The calamari fritti were light, blonde-battered and beautifully cooked. The bean and tuna salad was perfect. Nearly all the food is made fresh, in the restaurant – this with union staff, which are typically considered an impediment in the food business. (The OTG spots use non-union employees.)

The service was friendly and the wine list affordable. The menu came on real paper, bless it: Ordering was fast and easy.

A key difference here: Mr. Capra isn't a mere consultant. Although the business is a partnership, his role, more or less, is the same as any restaurant owner's. And his face and name are everywhere at Boccone – something you don't see at the OTG spots. Eating there, it felt like somebody cares.

How will the new places from Susur Lee, Lynn Crawford, Zane Caplansky and Roger Mooking turn out? Although the company they've contracted with, HMS Host, was short on details when I spoke with a representative this week, she said the chefs will be "very intimately involved" in the restaurants' day-to-day. I hope that's the case.

But either way, Pearson's greatest success these past two years has been creating competition between its restaurant companies.

That will almost certainly mean good news down the road when you show up for a flight.

If even a few of those still-to-come places are as well-executed as Boccone is, the laggards will face just two choices: get better, or get out of the way.

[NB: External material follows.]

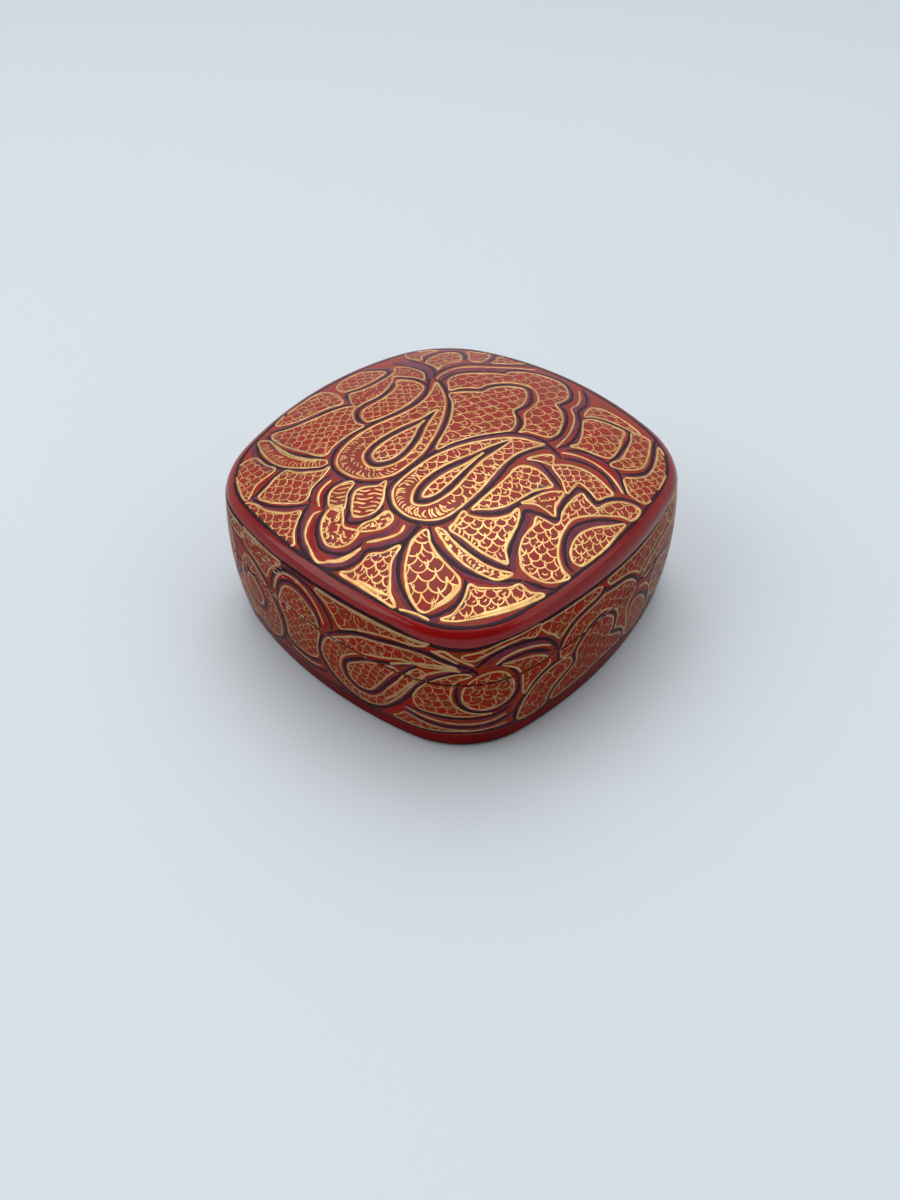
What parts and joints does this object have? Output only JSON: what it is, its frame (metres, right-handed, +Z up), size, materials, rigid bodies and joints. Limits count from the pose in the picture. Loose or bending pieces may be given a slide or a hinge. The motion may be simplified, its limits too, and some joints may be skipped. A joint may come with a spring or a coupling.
{
  "type": "papier mache box",
  "caption": "Low rounded-square papier mache box with swelling walls and a lift-off domed lid that slips over an inner collar, painted and varnished.",
  "frame": {"origin": "middle of the underside, on the surface that the box stands on", "axes": "+Z up, towards the crown of the lid; X and Y square to the four sides"},
  "size_m": [0.1176, 0.1176, 0.0528],
  "materials": {
    "painted_shell": "papier mache, brick red ground, clear gloss varnish",
    "plain_lacquer": "card and pasteboard, plain black paint, thin varnish",
    "gold_paint": "brushed gold paint under gloss varnish",
    "dark_paint": "brushed dark outline paint under gloss varnish"
  },
  "bodies": {
    "base": {"base_wall": "painted_shell", "bottom_board": "plain_lacquer", "inner_collar": "plain_lacquer"},
    "lid": {"lid_shell": "painted_shell"}
  },
  "joints": [
    {"name": "lid_lift", "type": "slide", "parent": "base", "child": "lid", "axis": [0, 0, 1], "range_m": [0, 0.06]}
  ]
}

Where to eat and drink at Pearson International Airport

Terminal 1 Departures

Domestic:

  • Boccone Trattoria Veloce. Order a pizza, a plate of the terrific spaghetti and meatballs, a salad, fried calamari and a few glasses of wine.

International:

  • Boccone Pronto, for a pizza
  • Fetta, for an aged white cheddar and fig jam sandwich, a salad and a cocktail
  • Vinifera for a glass of interesting wine (the Kotsifali-Mandilaria is incredible).

Terminal 3 departures

Domestic and international:

  • Corso, for excellent pizza.

International only:

  • Vinifera, for a drink.
  • Acer, for noodles, pickled vegetables, some sushi and the grilled eel.